When a patient goes to the doctor, they're spending the insurance company's money, since their premiums are paid anyway. When the doctor treats the patient, both he/she and the patient are, together, spending other peoples' money i.e. Medicare and the insurance company's money. So the vaunted "doctor-patient relationship" is devoid of economic incentive.
So one would expect the insurance companies to maintain the discipline in the system. Problem is that they took the opposite attitude - it's all OUR money. The more we take in and the less we give out, the richer we get. That's the most direct and well-understood way for the insurance companies to increase earnings. So they piled on a huge red-tape system to reduce payouts while increasing premiums. The physicians offices reacted in kind by hiring staff to fight for payments, with the resulting 20%-30% inefficiency in the insurance claims processing business. Hence the argument that Medicare is more efficient than the private sector. Why? Because Medicare is also paying out OPM - the taxpayers' money.

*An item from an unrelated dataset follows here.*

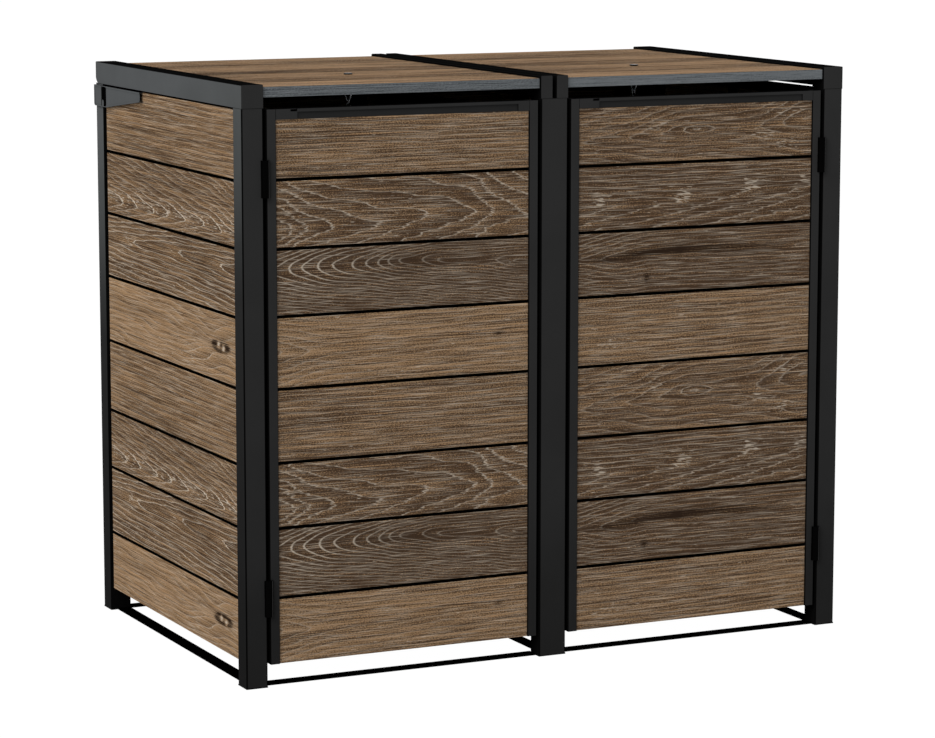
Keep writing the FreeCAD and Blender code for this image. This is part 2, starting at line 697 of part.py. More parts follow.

So they're more efficient at disbursing payments to doctors than the greedy insurance companies.
So the fundamental feedback mechanisms (i.e. disciplines) that exist in market economies and other stable systems simply don't exist in healthcare.
I don't have a simple answer to this problem, but it seems that economic incentive is at the root of this problem.
Now there should be some incentive mechanism around patients wanting to stay healthy, doctors wanting to keep patients healthy and insurance companies lowering claims by keeping their customer healthy. But so far, nobody seems to believe that there's a business model in that mechanism. It's hard work for patients to be healthy, no work or reward for doctors if their patients are too healthy, and the insurance companies apparently haven't found a way to make money by helping people become more healthy.
So once again I continue to beat the drum of perverse incentives, in one form or another, being the core issue. Unfortunately, I'm not hearing enough about that in the healthcare debate.